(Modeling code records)
## begin

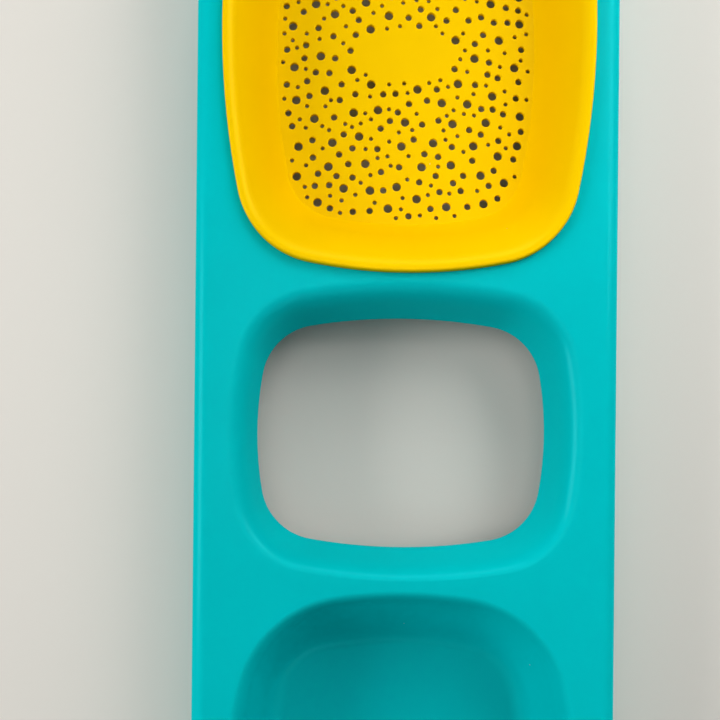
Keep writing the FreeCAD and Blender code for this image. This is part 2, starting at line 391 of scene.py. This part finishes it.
# %% The well
WELL_BEVEL = 5.4
well_mouth = [ring("well mouth", offset, DECK) for offset in (COLLAR, 0.0)]
well_mouth += [ring("well", 0.0, DECK - WELL_BEVEL)]
well_wall = stack(well_mouth + hanging_wall("well", WALL, "well"), SIEVE_Y)
print("the well has", len(well_wall), "rings")

# %% [markdown]
# The basin is the one wall whose outline changes much on the way down: its ends slope while its
# sides stay steep. Its mouth is a soft roll from the deck, drawn towards a ring a little inside
# the roll's start. Its foot is a bend too, drawn towards the corner where the wall's straight
# line nearly meets the floor.

# %% The basin, inside
BASIN_FLOOR = 4.5
MOUTH_TOP, WALL_FOOT = DECK - 4.5, BASIN_FLOOR + 5.0
MOUTH_ROUND, MOUTH_CORNER, MOUTH_DROP, MOUTH_TUCK, MOUTH_STEPS = 3.4, 0.9, 5.5, 0.5, 16
WALL_START, WALL_END, WALL_ROWS = 8.5, 10.0, 8
FOOT_ROUND, FOOT_START, FOOT_CORNER, BASIN_FOOT_STEPS = 7.0, 8.0, 0.3, 14


def basin_ring(z, offset=0.0):
    """The basin's sloping wall at height z, in line with itself above its mouth and below."""
    share = (MOUTH_TOP - z) / (MOUTH_TOP - WALL_FOOT)
    return mix(ring("basin", offset, z), ring("basin floor", offset, z), share)


basin_rings = [ring("basin", MOUTH_ROUND + COLLAR, DECK)]
basin_rings += bend(
    ring("basin", MOUTH_ROUND, DECK),
    ring("basin", MOUTH_CORNER, DECK),
    basin_ring(DECK - MOUTH_DROP, -MOUTH_TUCK),
    MOUTH_STEPS,
)
basin_heights = np.linspace(DECK - WALL_START, BASIN_FLOOR + WALL_END, WALL_ROWS)
basin_rings += [basin_ring(z) for z in basin_heights]
basin_rings += bend(
    basin_ring(BASIN_FLOOR + FOOT_START),
    basin_ring(BASIN_FLOOR + FOOT_CORNER),
    ring("basin floor", -FOOT_ROUND, BASIN_FLOOR),
    BASIN_FOOT_STEPS,
)
basin_rings += [ring("basin floor", -FOOT_ROUND - COLLAR, BASIN_FLOOR)]
basin_inside = stack(basin_rings, BASIN_Y)
print("the basin has", len(basin_inside), "rings inside")

# %% [markdown]
# The underside of the basin shows only when the toy is turned over. It follows the inside at the
# wall's thickness and ends in a bend to a flat base, a little above the ground.

# %% The basin, underneath
UNDER = BASIN_FLOOR - WALL
UNDER_ROUND, UNDER_END, UNDER_ROWS, UNDER_STEPS = 6.0, 9.0, 9, 8
under_rings = [basin_ring(ROOF, WALL + COLLAR)]
under_rings += [basin_ring(z, WALL) for z in np.linspace(ROOF, UNDER + UNDER_END, UNDER_ROWS)]
under_rings += bend(
    basin_ring(UNDER + UNDER_ROUND, WALL),
    basin_ring(UNDER, WALL),
    ring("basin floor", -UNDER_ROUND, UNDER),
    UNDER_STEPS,
)
under_rings += [ring("basin floor", -UNDER_ROUND - COLLAR, UNDER)]
basin_outside = stack(under_rings, BASIN_Y)
print("the basin has", len(basin_outside), "rings underneath, down to", round(UNDER, 1))

# %% [markdown]
# The walls are joined by four flat parts: the deck, the roof under it, the basin's bed and its
# base. Together they close the shell, which has to have no open edge.

# %% The flat parts and the skin of the board
walls = [skirt, hand_wall, well_wall, basin_inside]
deck_outlines = [wall[0] for wall in walls]
roof_outlines = [skirt[-1], hand_wall[-1], well_wall[-1], basin_outside[0]]
flats = [
    fill_between(deck_outlines, DECK, True),
    fill_between(roof_outlines, ROOF, False),
    fill_between([basin_inside[-1]], BASIN_FLOOR, True),
    fill_between([basin_outside[-1]], UNDER, False),
]
board_skin = sew("board_skin", walls + [basin_outside], flats)

# %% [markdown]
# Thin ribs stiffen the bars between the openings and the two ends. They are hidden from above
# and show only when the toy is turned over. Each is a plate whose ends follow the walls on either
# side, so its eight corners come from two heights of the same two walls.

# %% Where the ribs meet the walls
RIB, RIB_DEPTH, SUNK = 1.8, 14.0, 0.7
RIB_X = (-25.0, 0.0, 25.0)
RIB_HEIGHTS = (ROOF - RIB_DEPTH, ROOF + SUNK)
SPANS = (("skirt", "basin"), ("basin", "hand"), ("hand", "well"), ("well", "skirt"))
rib_walls = {
    "skirt": [ring("board", -WALL, z) for z in RIB_HEIGHTS],
    "hand": [hand_ring(min(z, HAND_RIM), WALL) for z in RIB_HEIGHTS],
    "well": stack([ring("well", WALL, z) for z in RIB_HEIGHTS], SIEVE_Y),
    "basin": stack([basin_ring(min(z, ROOF), WALL) for z in RIB_HEIGHTS], BASIN_Y),
}


def reach_at(loop, x, low):
    """Where a loop crosses a given x, on its -Y side or on its +Y side."""
    middle = loop[:, 1].mean()
    side = loop[loop[:, 1] < middle] if low else loop[loop[:, 1] > middle]
    order = np.argsort(side[:, 0])
    return float(np.interp(x, side[order, 0], side[order, 1]))


def rib_corners(x, from_wall, to_wall):
    """Eight corners of a rib: at each height, from one wall's face to the other's, and sunk in."""
    corners = []
    for k, z in enumerate(RIB_HEIGHTS):
        low = reach_at(rib_walls[from_wall][k], x, from_wall == "skirt") - SUNK
        high = reach_at(rib_walls[to_wall][k], x, to_wall != "skirt") + SUNK
        corners += [(x + side * RIB / 2, y, z) for y in (low, high) for side in (-1, 1)]
    return corners


ribs = [rib_corners(x, *span) for x in RIB_X for span in SPANS]
for span, rib in zip(SPANS, ribs):
    print("rib from", span[0], round(rib[0][1]), "to", span[1], round(rib[2][1]))

# %% [markdown]
# The plates are one mesh, so the ribs are one piece with one finish.

# %% The ribs as one mesh
PLATE = [[0, 2, 3, 1], [4, 5, 7, 6], [0, 1, 5, 4], [2, 6, 7, 3], [0, 4, 6, 2], [1, 3, 7, 5]]
rib_points = np.array(ribs).reshape(-1, 3) * MM
rib_faces = np.array(PLATE) + 8 * np.arange(len(ribs))[:, None, None]
rib_mesh = bpy.data.meshes.new("deck_ribs")
rib_mesh.from_pydata(rib_points.tolist(), [], rib_faces.reshape(-1, 4).tolist())
deck_ribs = bpy.data.objects.new("deck_ribs", rib_mesh)
bpy.context.collection.objects.link(deck_ribs)
print("the ribs are", len(ribs), "plates with", len(rib_mesh.polygons), "faces")

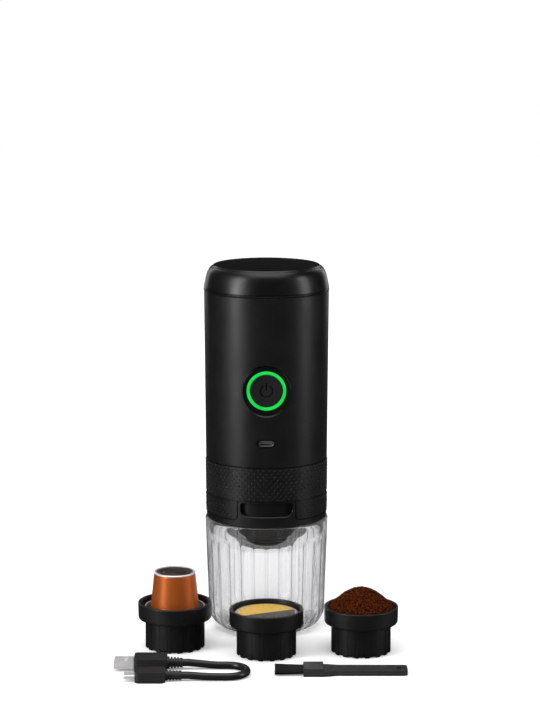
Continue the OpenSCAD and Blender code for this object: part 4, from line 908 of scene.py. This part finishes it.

## end

__Work to do__: Print only the lines from the top of the data above down to the line holding "# line nearly meets the floor.", inclusive.

__Answer to this exercise__:
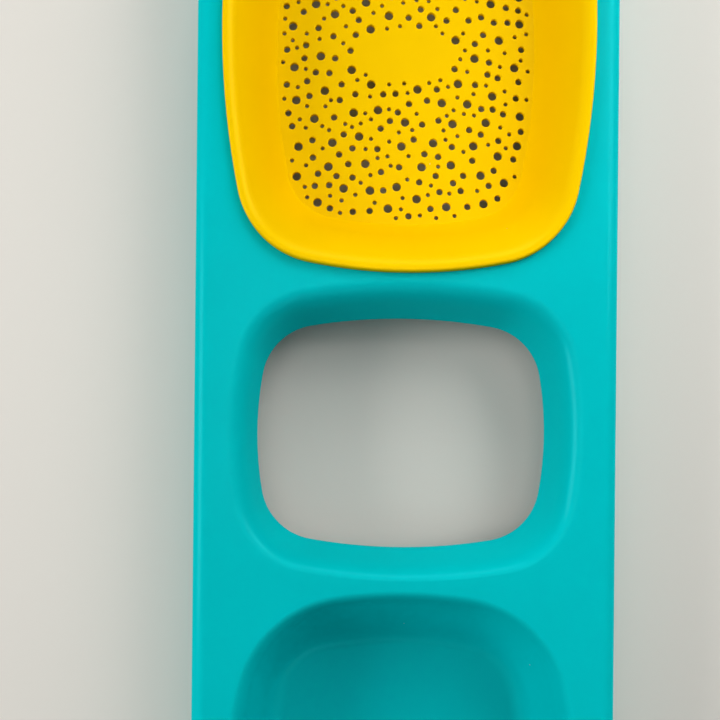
Keep writing the FreeCAD and Blender code for this image. This is part 2, starting at line 391 of scene.py. This part finishes it.
# %% The well
WELL_BEVEL = 5.4
well_mouth = [ring("well mouth", offset, DECK) for offset in (COLLAR, 0.0)]
well_mouth += [ring("well", 0.0, DECK - WELL_BEVEL)]
well_wall = stack(well_mouth + hanging_wall("well", WALL, "well"), SIEVE_Y)
print("the well has", len(well_wall), "rings")

# %% [markdown]
# The basin is the one wall whose outline changes much on the way down: its ends slope while its
# sides stay steep. Its mouth is a soft roll from the deck, drawn towards a ring a little inside
# the roll's start. Its foot is a bend too, drawn towards the corner where the wall's straight
# line nearly meets the floor.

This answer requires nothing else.